Do you have to accept comments before they’re posted?

I do read them and accept them. I haven’t really been censoring them that much, I’ve been censoring out ones that threaten violence (against the trolls) ... and I’ve left out comments that don’t really add to the level of discourse, that are just, "Haha, you suck."

It seems you’re being more thoughtful and protective of the people who trashed you than they were of you.

I’m not planning on writing more blog posts about this. I don’t want to keep it going for any longer than it has to go. This is just for me to try and get my thoughts out there, it’s not for me to try and destroy somebody else. And so I think that putting up the comments that are fairly good, like "It’s not fair," or "You should watch your mouth, young lady," I think they should be shared. I think it could be a good idea to see a different side. 

Did you have any problems with what I wrote about you in "How Twitter gets you fired in 140 characters or less?"

As I recall, it was fairly brief and didn’t infer anything. I’ve got to tell you, some things I’ve read, people are just making things up off the top of their head. People are saying that, "Cisco called her and rescinded her job offer in disgrace," but I think that’s kind of what they wanted to happen. It’s kind of amazing how … all of these blog posts came out and a depressing number of them didn’t read what I wrote at all.

"I am not actually a geek," the blog which helped "break" this story is very supportive of you and posits that you may use this as an opportunity to write about your experience for a larger audience. Do you think you’ll do that?

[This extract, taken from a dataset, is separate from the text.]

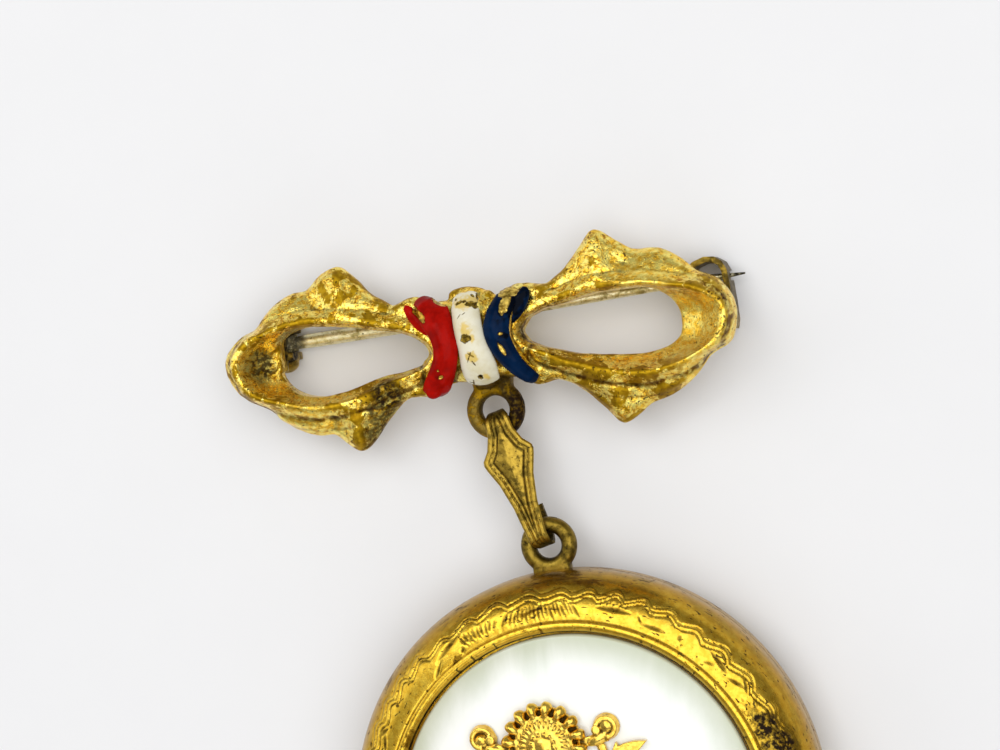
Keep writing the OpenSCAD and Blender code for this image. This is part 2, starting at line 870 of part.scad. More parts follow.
// One scroll beside the rosette: a bar outwards, which curls up and back to a round end
module scroll() {
    bar_line = [[2.2, -0.25], [3.2, 0.02], [scroll_middle.x + 0.1, scroll_middle.y - scroll_r]];
    curl = 280;
    curl_end = curl - 90;
    translate([0, 0, disc_top_z]) {
        linear_extrude(scroll_bar_h)
            polygon(concat(
                strip_side(bar_line, scroll_half_w),
                reversed(strip_side(bar_line, -scroll_half_w))
            ));
        translate([scroll_middle.x, scroll_middle.y, 0]) {
            rotate([0, 0, -90])
                rotate_extrude(angle = curl, $fn = 48)
                    branch_section(scroll_r, scroll_half_w, scroll_curl_h);
            translate(scroll_r * [cos(curl_end), sin(curl_end)])
                cylinder(r1 = scroll_end_r[0], r2 = scroll_end_r[1], h = scroll_end_h, $fn = 32);
        }
    }
}

module rosette() {
    floor_z = 0.5;
    wall_z = 0.72;
    wall = 0.35;
    petal_at = 0.66;
    petal_z = floor_z + 0.04;
    button_r = 0.34;
    button_z = floor_z + 0.1;
    bead_z = bead_r + 0.03;
    cylinder(r = rosette_r + 0.5, h = base_t, $fn = 48);
    difference() {
        cylinder(r1 = rosette_r, r2 = rosette_r - 0.1, h = wall_z, $fn = 48);
        translate([0, 0, floor_z])
            cylinder(r = rosette_r - wall, h = wall_z, $fn = 48);
    }
    for (i = [0:petal_count - 1])
        rotate([0, 0, 360 * i / petal_count])
            translate([petal_at, 0, petal_z])
                sphere(petal_r, $fn = 24);
    translate([0, 0, button_z])
        sphere(button_r, $fn = 24);
    for (i = [0:bead_count - 1])
        rotate([0, 0, 360 * (i + 0.5) / bead_count])
            translate([rosette_r + bead_r, 0, bead_z])
                sphere(bead_r, $fn = 24);
}

// Leaves of a pair on the wreath: reach out from the branch, turn past it, half width and height
leaf_pair = [
    [1.3, 15, 0.42, 0.5],
    [-1.25, 18, 0.38, 0.45],
];
// Leaves at the end of a branch: where the tip is, half width and height
end_leaves = [
    [[6.95, 4.95], 0.5, 0.55],
    [[3.6, rosette_up + 0.3], 0.3, 0.4],
];

// The leaves of the right half of the wreath, with its tip and the stalk up to the scroll
module wreath_leaves() {
    first = -84;
    step = (wreath_end - first) / leaf_count;
    for (i = [0:leaf_count - 1], row = leaf_pair) {
        a = first + step * (i + 0.3);
        tip_a = a + row[1];
        tip = (wreath_r + row[0]) * [cos(tip_a), sin(tip_a)];
        leaf(wreath_r * [cos(a), sin(a)], tip, row[2], row[3]);
    }
    for (row = end_leaves)
        leaf(branch_end, row[0], row[1], row[2]);
}

module ornament() {
    branch_half_w = 0.22;
    branch_h = 0.36;
    knot_r = [0.9, 0.55];
    knot_h = 0.6;
    color("gold")
        translate(shift)
            translate([ornament_middle.x, ornament_middle.y, 0])
                rotate([0, 0, ornament_turn])
                    union() {
                        translate([0, rosette_up, disc_top_z])
                            rosette();
                        translate([0, 0, disc_top_z])
                            rotate([0, 0, wreath_end - wreath_sweep])
                                rotate_extrude(angle = wreath_sweep, $fn = 60)
                                    branch_section(wreath_r, branch_half_w, branch_h);
                        for (side = [0, 1])
                            mirror([side, 0, 0]) {
                                translate([0, rosette_up, 0])
                                    scroll();
                                wreath_leaves();
                            }
                        translate([0, -wreath_r, disc_top_z])
                            cylinder(r1 = knot_r[0], r2 = knot_r[1], h = knot_h, $fn = 32);
                    }
}

// The part's origin is under the middle of its whole box
function loop_reach(table, middle, dir) =
    max([for (r = rows(table, loop_steps, 360)) (middle + r[3] * [cos(r[0]), sin(r[0])]) * dir]);
x_low = -loop_reach(left_loop, left_middle, [-1, 0]);
y_high = max(
    loop_reach(left_loop, left_middle, [0, 1]),
    loop_reach(right_loop, right_middle, [0, 1])
);
shift = [
    -(x_low + locket_middle.x + locket_r) / 2,
    -(y_high + locket_middle.y - locket_r) / 2,
    0
];

bow();
red_enamel();
white_enamel();
blue_enamel();
pin_hinge();
pin_rivet();
pin_stem();
catch();
link();
locket_case();
locket_cover();
locket_hinge_pin();
pearl_disc();
ornament();
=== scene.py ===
import functools
import json
import math

import bpy
import numpy as np
from mathutils import Matrix, Vector, noise as grain


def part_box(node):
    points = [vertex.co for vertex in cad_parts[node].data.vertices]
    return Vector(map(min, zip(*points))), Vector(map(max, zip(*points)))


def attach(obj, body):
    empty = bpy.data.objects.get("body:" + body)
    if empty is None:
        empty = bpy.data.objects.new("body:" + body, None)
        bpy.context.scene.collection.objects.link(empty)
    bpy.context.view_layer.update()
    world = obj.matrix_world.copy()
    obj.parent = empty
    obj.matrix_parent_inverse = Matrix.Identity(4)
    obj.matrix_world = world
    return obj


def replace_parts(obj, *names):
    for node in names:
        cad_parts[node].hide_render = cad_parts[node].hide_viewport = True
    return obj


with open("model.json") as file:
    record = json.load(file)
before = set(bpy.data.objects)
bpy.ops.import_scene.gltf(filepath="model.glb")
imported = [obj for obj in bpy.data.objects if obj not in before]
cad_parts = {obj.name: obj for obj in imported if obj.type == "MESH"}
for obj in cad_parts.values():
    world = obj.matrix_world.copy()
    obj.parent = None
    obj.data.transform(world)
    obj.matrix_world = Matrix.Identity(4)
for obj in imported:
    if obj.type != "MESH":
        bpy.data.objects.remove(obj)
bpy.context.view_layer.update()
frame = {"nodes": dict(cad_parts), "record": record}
mm = 0.001
print("frame loaded")


# Working with objects

def only(piece):
    # one object selected and active, in object mode
    if bpy.context.object and bpy.context.object.mode != "OBJECT":
        bpy.ops.object.mode_set(mode="OBJECT")
    bpy.ops.object.select_all(action="DESELECT")
    if piece:
        piece.select_set(True)
        bpy.context.view_layer.objects.active = piece


def newObject(name, data):
    piece = bpy.data.objects.new(name, data)
    bpy.context.scene.collection.objects.link(piece)
    return piece


def applyPlace(piece):
    only(piece)
    bpy.ops.object.transform_apply(location=True, rotation=True, scale=True)


def dress(piece, material):
    piece.data.materials.clear()
    piece.data.materials.append(material)


def editAll(piece):
    only(piece)
    bpy.ops.object.mode_set(mode="EDIT")
    bpy.ops.mesh.select_all(action="SELECT")


def objectMode():
    bpy.ops.object.mode_set(mode="OBJECT")


def modify(piece, kind, **settings):
    only(piece)
    modifier = piece.modifiers.new(kind.lower(), kind)
    for key, value in settings.items():
        setattr(modifier, key, value)
    bpy.ops.object.modifier_apply(modifier=modifier.name)


def copyOfNode(node, name):
    # a CAD node's mesh is loose triangles, so its copy is merged first
    piece = newObject(name, frame["nodes"][node].data.copy())
    piece.data.materials.clear()
    editAll(piece)
    bpy.ops.mesh.remove_doubles(threshold=0.0005 * mm)
    bpy.ops.mesh.customdata_custom_splitnormals_clear()
    objectMode()
    return piece


def joined(pieces, name):
    only(pieces[0])
    for piece in pieces:
        piece.select_set(True)
    if len(pieces) > 1:
        bpy.ops.object.join()
    pieces[0].name = name
    return pieces[0]


def places(piece, what="co"):
    values = np.empty(len(piece.data.vertices) * 3)
    piece.data.vertices.foreach_get(what, values)
    return values.reshape(-1, 3)


def setPlaces(piece, values):
    piece.data.vertices.foreach_set("co", values.ravel())
    piece.data.update()


def store(piece, name, values):
    # one number for each point, for the material to read
    layer = piece.data.attributes.new(name, "FLOAT", "POINT")
    layer.data.foreach_set("value", values.astype(np.float32))


def remeshed(piece, voxel, smoothing):
    modify(piece, "REMESH", mode="VOXEL", voxel_size=voxel * mm, adaptivity=0)
    modify(piece, "SMOOTH", factor=0.5, iterations=smoothing)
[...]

I’m actually in a course right now that’s dealing with social issues of information ... and the deliverable for that course is a 25- to 30-page paper. I’ve got to tell you, before last week I didn’t really have a super good idea of what my topic was going to be. But I think I could probably parlay my experience into an interesting academic paper. If I do write about it more, I think I’ll keep it in the academic realm. I never really wanted to become a famous blogger.